Structure, Dynamics, and Function of Materials and Processes for Transport Technologies

Imaging for materials sciences at IPS is concerned with 'real-world' materials and processes for transport technologies. Using ultrafast X-ray cinetomography combined with in situ & operando environments we develop hierarchical, multiscale characterization methods for applications in automotive and aerospace fields. Topics of current materials imaging research at IPS include:

Synchrotron radiation-computed laminography (SRCL) acquires projection data sets similar to synchrotron computed tomography (SRCT), but it uses an inclined rotation axis at an angle θ < 90° instead of being perpendicular to the incoming beam (see figure). This makes SRCL suitable for 3D imaging of laterally extended (i.e. in the sheet directions perpendicular to the rotation axis) specimens. 

 

The cooperation project LAMBDA applies SRCL to investigate the three-dimensional (3D) imaging of the microstructure inside flat sheet specimens evolving during material testing under such non-proportional loads.

 

Hypersonic re-entry of spacecraft into a planetary atmosphere introduces extreme loads on thermal insulation materials. Typically, there is a balance between the dimensioning of such thermal protection systems and the safety margins required for efficient flight design. Low density ablative TPS materials potentially provide signifcantly improvements to efficiency in insulation during high speed flights such as Moon return or Mars entry. 

 

In situ tomographic techniques provide time resolved information on the pyrolysis layer propagation, pore evolution, fibre shape etc. However, it is difficult, if not impossible, to combine a large scale high enthalpy facility with X-ray tomography. In the present study, a portable high enthalpy facility has been designed in DLR Stuttgart and used for proof-of-principle tomography experiments at the KIT synchrotron.

 

In modern gasoline direct injection engines, the fuel is (partially) superheated for a significant proportion of the time during operation. This means that the vapour pressure of the fuel, or at least of many of its components, is higher than the ambient pressure inside the engine during injection.
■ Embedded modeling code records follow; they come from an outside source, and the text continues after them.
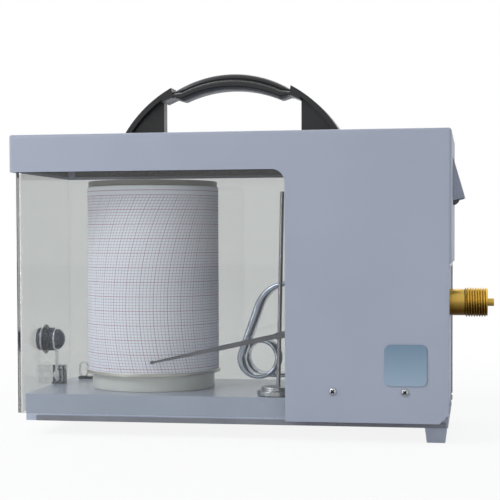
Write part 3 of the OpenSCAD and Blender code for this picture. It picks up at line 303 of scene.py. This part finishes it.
# Carrying handle
# One black ABS moulding: two webbed pillars with a rim, and between them a grip whose front
# and back carry a rounded crown, a groove, a ledge and a chamfer. Two screws from inside.
def sweep(form, rings):
    """Extrudes a closed outline from station to station and closes its ends; a ring is its points at one."""
    first = [form.verts.new(point) for point in rings[0]]
    edges = [form.edges.new((a, b)) for a, b in zip(first, first[1:] + first[:1])]
    line = first
    for ring in rings[1:]:
        grown = bmesh.ops.extrude_edge_only(form, edges=edges)["geom"]
        fresh = {g for g in grown if isinstance(g, bmesh.types.BMVert)}
        edges = [g for g in grown if isinstance(g, bmesh.types.BMEdge)]
        line = [next(e.other_vert(v) for e in v.link_edges if e.other_vert(v) in fresh) for v in line]
        for v, point in zip(line, ring):
            v.co = point
    form.faces.new(first)
    form.faces.new(line)
    bmesh.ops.recalc_face_normals(form, faces=form.faces)


def combine(base, tool, operation):
    """The base piece with the tool joined to it or cut out of it; the tool is used up."""
    cut = base.modifiers.new(operation.lower(), "BOOLEAN")
    cut.operation, cut.object, cut.solver = operation, tool, "EXACT"
    solid = bpy.data.meshes.new_from_object(base.evaluated_get(bpy.context.evaluated_depsgraph_get()))
    base.modifiers.remove(cut)
    base.data = solid
    bpy.data.objects.remove(tool)


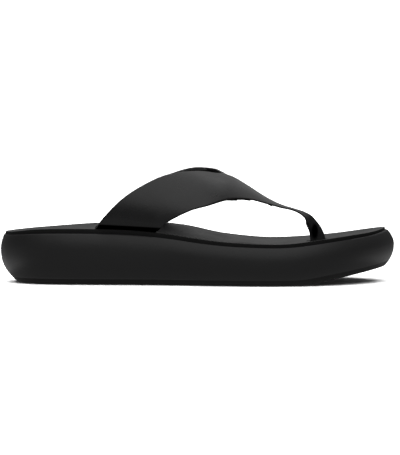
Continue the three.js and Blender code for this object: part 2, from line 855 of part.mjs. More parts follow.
const BOARD_INSET = COVER_THICKNESS + GAP;
add("outsole", makeOutsole(), materials.rubber);
add("midsole", makeMidsole(), materials.foam_unit);
add("bottom_filler", makeFiller(), materials.foam);
add(
  "insole_board",
  withStapleHoles(withSlots(makeLayer(BOARD_INSET, BOARD_TOP, BOARD_BOTTOM)), [LATERAL_SLOT, MEDIAL_SLOT]),
  materials.board,
);
add("footbed_foam", withSlots(makeLayer(BOARD_INSET, FOAM_TOP, FOAM_BOTTOM)), materials.foam);
add("insole_cover", withSlots(makeCover()), materials.leather);
add("lateral_strap", makeLateralStrap(), materials.leather);
add("lateral_strap_lining", lining(tailRows(LATERAL), lateralBand), materials.lining);
add("medial_strap", makeMedialStrap(), materials.leather);
add("medial_strap_lining", lining(mirrored(tailRows(MEDIAL)), medialBand), materials.lining);
add("toe_post_tape", makeTape(), materials.tape);
add("toe_post_pin", pinGeometry(POST_PIN_RADIUS, POST_PIN_LENGTH), materials.steel);
for (const [name, staple] of Object.entries(STAPLES)) {
  add(name, stapleGeometry(staple, 0), materials.steel);
}

export default sandal;
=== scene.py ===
"""Looks of a right-foot leather thong sandal on a thick foam sole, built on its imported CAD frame.

The fine pieces follow the same curves as the CAD pieces that they replace. Lengths in the shape
code are millimetres and become metres when a mesh is made.
"""

import math

import bmesh
import bpy
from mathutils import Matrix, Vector


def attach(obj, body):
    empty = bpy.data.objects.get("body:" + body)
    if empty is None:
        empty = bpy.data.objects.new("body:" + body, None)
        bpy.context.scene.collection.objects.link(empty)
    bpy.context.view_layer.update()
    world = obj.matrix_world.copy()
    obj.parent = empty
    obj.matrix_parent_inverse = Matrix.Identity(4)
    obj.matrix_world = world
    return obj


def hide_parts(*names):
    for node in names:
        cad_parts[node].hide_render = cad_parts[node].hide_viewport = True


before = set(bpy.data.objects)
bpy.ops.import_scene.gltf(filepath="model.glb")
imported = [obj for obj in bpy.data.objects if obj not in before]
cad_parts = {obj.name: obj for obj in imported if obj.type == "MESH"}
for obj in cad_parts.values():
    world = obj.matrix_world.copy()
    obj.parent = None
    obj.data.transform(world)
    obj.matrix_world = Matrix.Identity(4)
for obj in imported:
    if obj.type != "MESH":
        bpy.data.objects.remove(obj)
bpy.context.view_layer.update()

MM = 0.001

# ---- Driving dimensions, as in the CAD model ----

GAP = 0.3
FIT = 0.4
COVER_THICKNESS = 1.2
FOAM_TOP = COVER_THICKNESS + GAP
FOAM_BOTTOM = FOAM_TOP + 3
BOARD_TOP = FOAM_BOTTOM + GAP
BOARD_BOTTOM = BOARD_TOP + 1.8
TAIL_TOP = BOARD_BOTTOM + GAP
FILLER_BOTTOM = TAIL_TOP + 2.1
RECESS_FLOOR = FILLER_BOTTOM + GAP
FILLER_INSET = 3
TAIL_ROOM = 3
TAIL_SIDE_ROOM = 1.5
OUTSOLE_THICKNESS = 4
TREAD_DEPTH = 1.4
TREAD_PITCH = 9
TREAD_GROOVE = 3
TREAD_BORDER = 7
TREAD_X = (-112.5, 112)
LEATHER = 1.1
LINING = 0.6
PLY_GAP = 0.15
STACK_DROP = 2.8
TAIL_LENGTH = 14
BEND_RADIUS = 1.2
SLOT_COLLAR = 1.3
SLOT_EASE = 0.5
POST_Y = 10
POST_WIDTH = 19.2
POST_FOLD_RADIUS = 0.9
POST_HOLE_X = (75.1, 89.4)
PIN_POCKET = 16
PIN_POCKET_FLOOR = RECESS_FLOOR + 6
ABOVE_ALL = 6
CUTTER_HEIGHT = 40
SLOT_CUTTER_Z = 32
TAIL_CUTTER_Z = 25

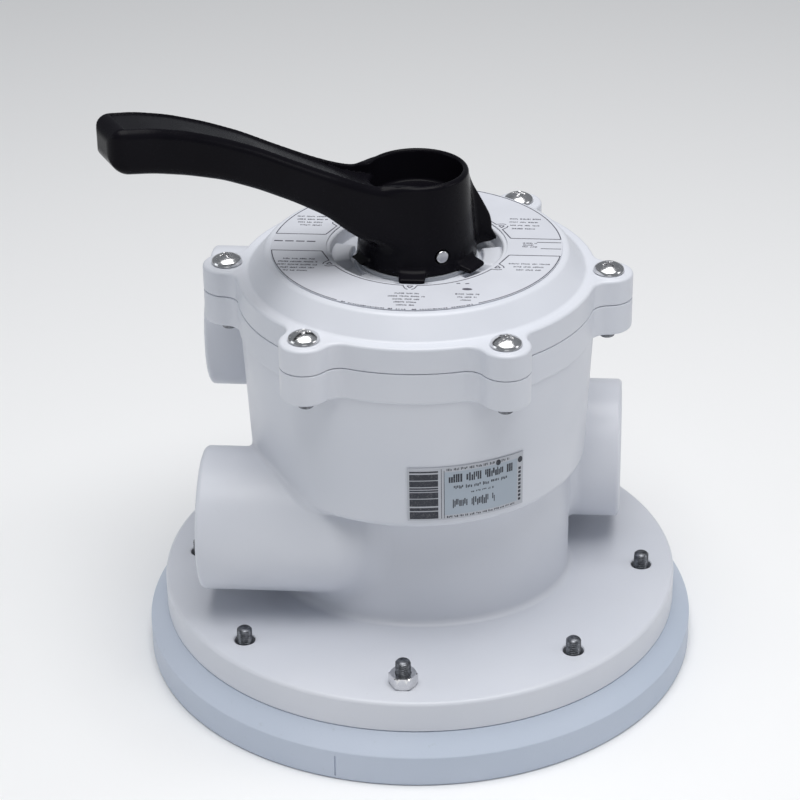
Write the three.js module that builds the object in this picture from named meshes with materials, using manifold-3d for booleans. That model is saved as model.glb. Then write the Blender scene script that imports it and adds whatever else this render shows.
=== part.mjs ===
// Six-way multiport valve on its bolted tank ring, for a pool sand filter.
// Millimetres, +Z up. The origin is the centre of the tank ring's underside.
import * as THREE from 'three';
import { mergeVertices } from 'three/addons/utils/BufferGeometryUtils.js';
import Module from 'manifold-3d';

const wasm = await Module();
wasm.setup();

// ---- Driving dimensions ----
const gap = 0.3; // air between pieces that touch
const degree = Math.PI / 180;
const fine = 48; // sides of the large round walls
const medium = 24; // sides of ports and hubs
const small = 12; // sides of fasteners
const beyond = 200; // past every wall, for the far side of a cutting tool

const ring = { outer: 147, bore: 92, side: 16.7, top: 26.1, shoulder: 137.6 };
const seal = { radius: 100.5, section: 2.4, groove: 3.2, depth: 5.2 };
const flange = { radius: 137.6, bottom: ring.top + gap, top: 43.3, round: 1.6 };
const spigot = { radius: 89, bore: 80, bottom: 12, roof: 36 };
const stud = { count: 8, circle: 120, radius: 4, foot: 8, stand: 7.2, frontStand: 14 };
const studHole = { radius: 5.5, sink: 7.4, sinkDepth: 2 };
const hexNut = { acrossFlats: 13, height: 6.5 };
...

If the excess fuel enthalpy cannot be removed by evaporation at the free surface of the spray, the liquid phase boiling creates new surfaces. This phenomenon is known as flash boiling. Flash-boiling atomization produces smaller droplets and can therefore be beneficial as an additional atomization mechanism. 

 

Within the project PN-Reduktion we employ high-speed X-ray radiography and shadowgraphy to characterize the physical development of fuel spray during its development and to correlate these data with flow-simulation models. For this a purpose-built mobile spray-injector chamber with an integrated high-speed camera setup will be realised.